O Zenit e a supremacia eslava

Publicação: 20/07/2014 03:00

Torcedor mostra banana para Roberto Carlos, em jogo do seu time, Anzhi, contra o Zenit (KIRILL KUDRYAVTSEV/AFP)
Torcedor mostra banana para Roberto Carlos, em jogo do seu time, Anzhi, contra o Zenit
O racismo não é o único problema nas relações interétnicas na Rússia. Durante o período da União Soviética, o país esteve isolado do mundo por muito tempo e o stalinismo transformou o estado soviético em um projeto a serviço da supremacia eslava russa. Imigração era algo raro no país, o que reforçou o preconceito, em especial nas metrópoles Moscou e São Petersburgo. Por isso, a aversão não se restringe aos negros, mas sim a todos os não-eslavos, incluindo os próprios russos - do Cáucaso e do Norte da Ásia. No futebol, há um clube que encarna esse sentimento de supremacia eslava: o Zenit, de São Petersburgo. Curiosamente, é o time pelo qual torce o presidente russo, Vladimir Putin.

Até bem pouco tempo, a torcida do Zenit se orgulhava de um negro nunca ter vestido a camisa do clube. O treinador holandês Dick Advocaat, que comandou o clube na conquista de seu primeiro campeonato russo (2007) e da Copa da UEFA (2007/08), evitava indicar jogadores negros por saber a rejeição que havia não só por parte da torcida, mas também da sociedade petersburguense. A contratação do mulato Bruno Alves, em 2010, abalou um pouco o orgulho eslavo. Porém, o fato de o zagueiro não ser exatamente negro e, principalmente, por ser português (portanto, europeu), amenizava a situação.

Em 2011, o brasileiro Roberto Carlos foi alvo de manifestação racista no estádio do Zenit. Durante o aquecimento, quando defendia o Anzhi, o lateral esquerdo foi agredido verbalmente e teve mostrada uma banana. O clube não foi punido na ocasião.

Ao extremo
Contudo, em 2012, a situação ficou insustentável para a ala radical da torcida do Zenit. A contratação do brasileiro Hulk e do belga Witsel foi o estopim para um manifesto dos torcedores racistas e xenófobos. O grupo Nevsky Front, cujo nome homenageia Alexander Nevsky (herói russo que, antes mesmo de se tornar rei, comandou, em 1240 e 1241, batalhas épicas contra suecos e alemães, impedindo a invasão estrangeira ao país), declarou que o clube deveria explorar o mercado eslavo e, em último caso, contratar jogadores brancos da Europa Ocidental.

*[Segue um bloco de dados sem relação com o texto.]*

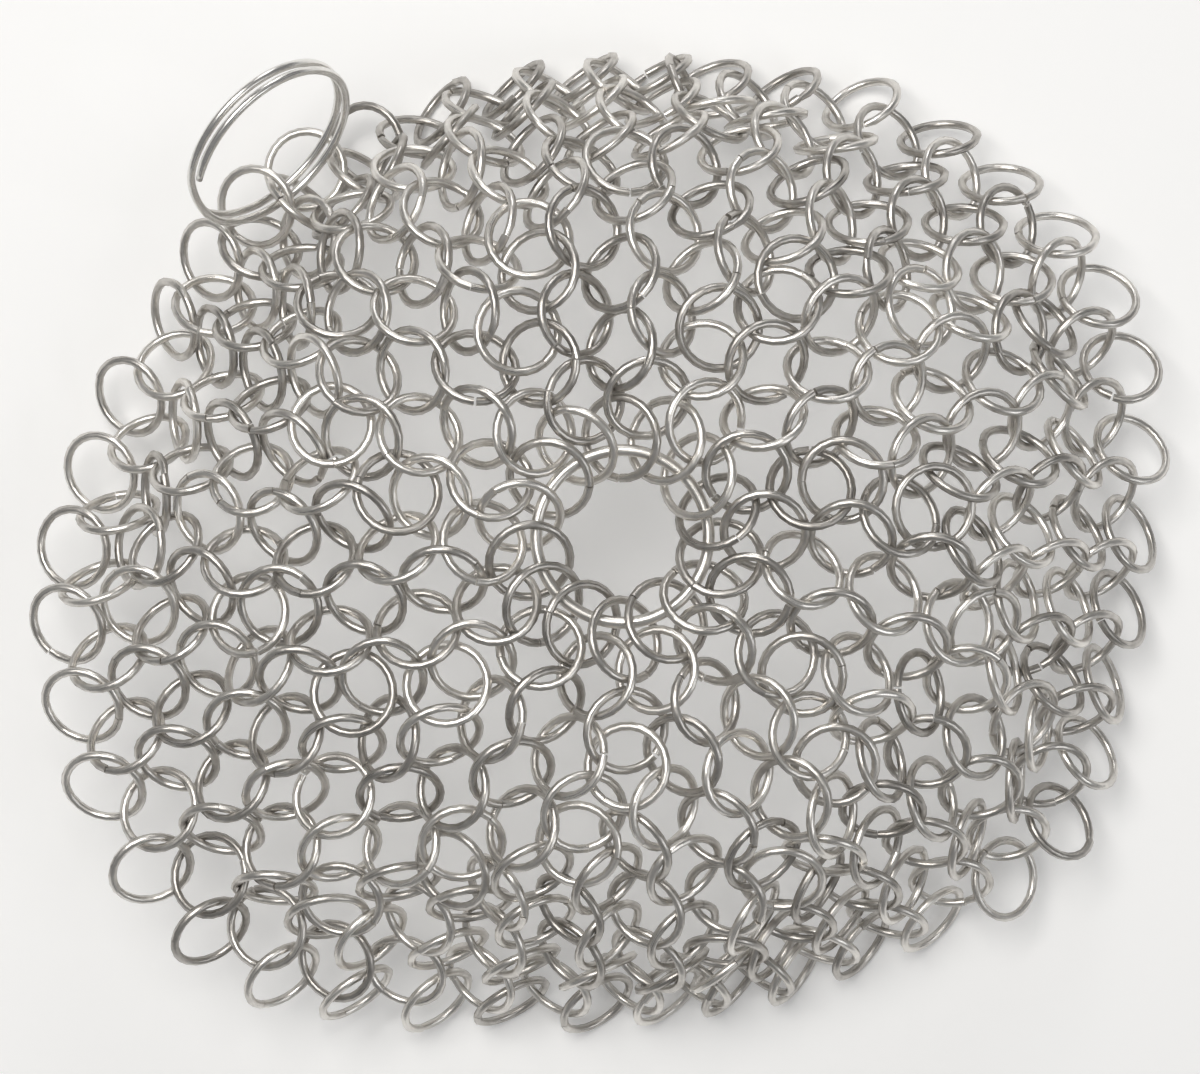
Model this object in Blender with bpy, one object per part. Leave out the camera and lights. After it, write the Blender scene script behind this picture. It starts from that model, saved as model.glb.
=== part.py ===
"""Round chainmail scrubber: interlinked steel rings in rows round a centre ring, with a split ring at its edge.

The mail lies draped over a low rise, as it does over an open hand. Units are metres, +Z is up, and the
centre of the mail is above the origin. Every ring is placed by the way rigid hoops hang in each other: they
start linked in a flat pattern, and are pushed apart until every wire is clear of the next one.
"""
from math import cos, pi, radians, sin

import bmesh
import bpy
import numpy as np
from mathutils import Matrix, Vector

# Ring sizes
RING_OUTER_DIAMETER = 0.0106
RING_WIRE = 0.0010
CENTRE_RING_DIAMETER = 0.0202
CENTRE_RING_WIRE = 0.00145
SPLIT_RING_DIAMETER = 0.0226
SPLIT_RING_WIRE = 0.0010
SPLIT_RING_COIL_GAP = 0.0005

# Pattern: rings in each row from the centre outwards
ROW_COUNTS = (14, 14, 14, 21, 21, 28, 28, 35, 35, 35, 42, 42, 42)
SECTORS = 7
FIRST_ROW_RADIUS = 0.0131
ROW_STEP = 0.0051

# Clearances between wires
RUNNING_GAP = 0.00042
RESTING_GAP = 0.00026
FUSED_DEPTH = 0.00045

# Drape: the mail lies level round its middle, then bends down by as much as brings its edge in
CROWN_REACH = 0.022
BEND_RADIUS = 0.036
EDGE_LIFT = 0.0026
EDGE_RING_LIFT = 0.0002
DRAPE_TAKE_UP = 0.01
FLAT_SPREAD = 0.9
DRAPE_STAGES = 50
DRAPE_PUSHES = 12
EDGE_REACH = ((2, 0.889), (28, 0.923), (40, 0.915), (50, 0.881), (60, 0.881), (70, 0.813), (80, 0.736),
              (92, 0.7), (110, 0.7), (120, 0.7), (130, 0.753), (142, 0.83), (155, 0.855), (168, 0.889),
              (185, 0.958), (198, 0.979), (226, 0.974), (240, 0.915), (250, 0.855), (263, 0.804),
              (280, 0.787), (297, 0.813), (312, 0.873), (324, 0.915), (342, 0.873))
FINGER_RIDGES = (((-0.007, 0.024), (0.041, 0.063)), ((0.012, 0.012), (0.070, 0.042)),
                 ((0.017, -0.007), (0.074, 0.014)), ((0.009, -0.032), (0.066, -0.040)))
FINGER_RIDGE_HEIGHT = 0.0020
FINGER_RIDGE_WIDTH = 0.0065
THUMB_RIDGE = ((-0.046, 0.020), (-0.044, 0.062))
THUMB_RIDGE_HEIGHT = 0.012
THUMB_RIDGE_WIDTH = 0.015
SPLIT_RING_ANGLE = 134
SPLIT_RING_LEAN = 22

# Facets
REST_FLAT_DEPTH = 0.0001
FLOOR_SLAB = (0.3, 0.3, 0.01)
RING_SEGMENTS = 6
FACET_SWELL = 1.25
WIRE_SIDES = 3
CENTRE_RING_SEGMENTS = 24
SPLIT_RING_SEGMENTS = 16

RING_RADIUS = (RING_OUTER_DIAMETER - RING_WIRE) / 2
CENTRE_RING_RADIUS = CENTRE_RING_DIAMETER / 2
SPLIT_RING_RADIUS = SPLIT_RING_DIAMETER / 2
LAST_ROW = len(ROW_COUNTS) - 1


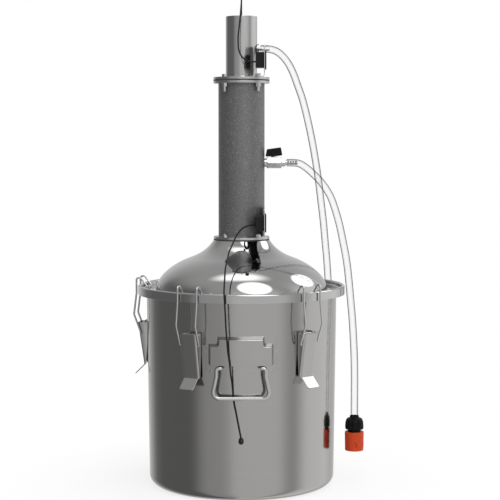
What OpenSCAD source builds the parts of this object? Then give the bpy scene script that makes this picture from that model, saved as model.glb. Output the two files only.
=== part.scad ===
// Bench still: a clamped pot, a domed lid, a column with a water-cooled upper half and a head tube.
// The axis of the pot is Z, the floor is z = 0 and the front, with the first handle, faces -Y.

/* [Pot] */
// Outside radius of the pot wall just under its collar
pot_r = 155; // [150:0.5:160]
// How much the wall draws in from the collar to the bottom
pot_draft = 3.9; // [2:0.1:5]
// Radius of the rounded bottom edge
pot_corner_r = 16; // [12:1:20]
// Thickness of the pot's sheet
pot_wall = 1.2; // [0.8:0.1:1.6]
// Height of the upper face of the pot's flange
pot_h = 315; // [305:1:330]
// Width of the flange that is turned out at the top of the pot
pot_flange_w = 9; // [7:0.5:9.5]

/* [Lid] */
// Thickness of the lid's sheet
lid_wall = 1.2; // [0.8:0.1:1.4]
// How far the lid's collar reaches past the pot's wall
collar_out = 14; // [13.5:0.1:15]
// How far the skirt of the collar reaches below the pot's flange
skirt_drop = 3; // [2:0.5:5]
// Radius of the rolled top edge of the collar
collar_bead_r = 3; // [2.5:0.1:3.5]
// Depth of the groove that the clamps hook into
groove_depth = 7.5; // [6:0.5:8]
// How far the foot of the dome is inside the pot's wall
dome_foot_in = 15; // [14:0.5:21]
// Height of the dome above the floor of the groove
dome_h = 80.4; // [75:0.2:85]
// Radius of the ring on top of the dome
neck_r = 45.6; // [45.5:0.1:48.5]
// Thickness of the ring on top of the dome
neck_ring_t = 3; // [2:0.5:4]
// Compressed thickness of the gasket under the lid
rim_gasket_t = 2.8; // [2:0.1:3.5]

/* [Column] */
// Outside radius of the column
column_r = 37.5; // [36.5:0.1:37.7]
// Wall of the column
column_wall = 1.5; // [1:0.1:2]
// Height of the column between its two flanges
column_h = 247.8; // [235:0.2:260]
// Radius of the bolted flanges
flange_r = 45.5; // [45.4:0.1:47]
// Thickness of the bolted flanges
flange_t = 4; // [3:0.5:5]
// Thickness of the gaskets between the flanges
flange_gasket_t = 2; // [1.5:0.1:3]
// Radius of the circle of bolts
bolt_circle_r = 41.7; // [41.6:0.1:42.2]
// Angle of each bolt from the front or from the back
bolt_angle = 40; // [36:1:46]
// Diameter of the bolts and studs
bolt_d = 5; // [4:0.1:5]
// Height of the water valve above the foot of the column
valve_h = 119.6; // [110:0.2:135]
// Height of the outlet at the back of the column above its foot
outlet_h = 64.6; // [55:0.2:80]

/* [Head] */
// Outside radius of the head tube
head_r = 25.4; // [24:0.1:27]
// Wall of the head tube
head_wall = 1.5; // [1:0.1:2]
// Height of the head tube above its flange
head_h = 97.6; // [85:0.2:110]
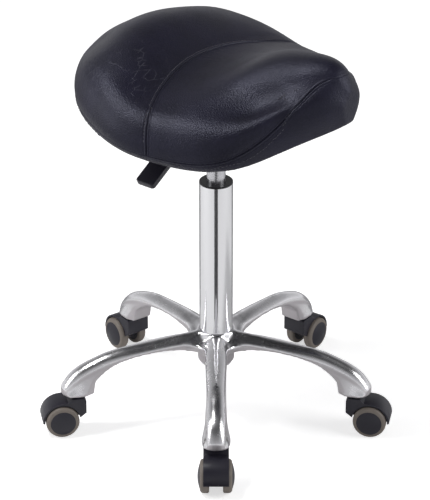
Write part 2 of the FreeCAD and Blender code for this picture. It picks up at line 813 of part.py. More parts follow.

Em manifesto, o movimento denominado Landskrona afirmou que os negros estavam sendo “empurrados goela abaixo”. Os torcedores negavam racismo, alegando que estavam defendendo apenas a “tradição que reforça a identidade do clube”. O repúdio se estendia aos homossexuais, que, para eles, representam uma afronta aos “valores da sociedade de São Petersburgo.”

Racismo

Casos em gramados da Rússia

ROBERTO CARLOS
Em 2011, quando jogava pelo Anzhi da Rússia, o lateral esquerdo Roberto Carlos foi vítima de racismo. No primeiro episódio, em partida contra o Zenit, ele ficou revoltado, mas ainda permaneceu em campo. Porém, na segunda vez, em jogo contra o Krylia Sovetov, Roberto deixou o campo quando outra banana foi atirada em sua direção.

CRISTOPHER SAMBA
Durante partida entre Anzhi e Lokomotiv Moscou, em março de 2012, o zagueiro congolês Cristopher Samba teve de aguentar insultos racistas durante toda a partida. No fim do jogo, uma banana foi atirada em sua direção. Apesar dos ocorrido, Samba continuou no futebol russo e afirmou: “Nunca permitirei que a pequena comunidade de racistas me ofenda.” Hoje ele veste a camisa do Lokomotiv.

PETER ODEMWINGIE
Apesar de ser formado nas categorias de base do CSKA, o atacante Odemwingie não se sentia em casa quando vestiu a camisa do Lokomotiv Moscou em 2010. Segundo o atleta, sempre que ele tocava na bola era possível ouvir algum xingamento racista. Peter foi transferido para o West Bromwich, fato celebrado pela torcida do clube russo. Sua saída foi comemorada com uma polêmica. Além de ter escrito “Obrigado, West Brom”, ainda era possível ver o desenho de uma banana no meio da faixa.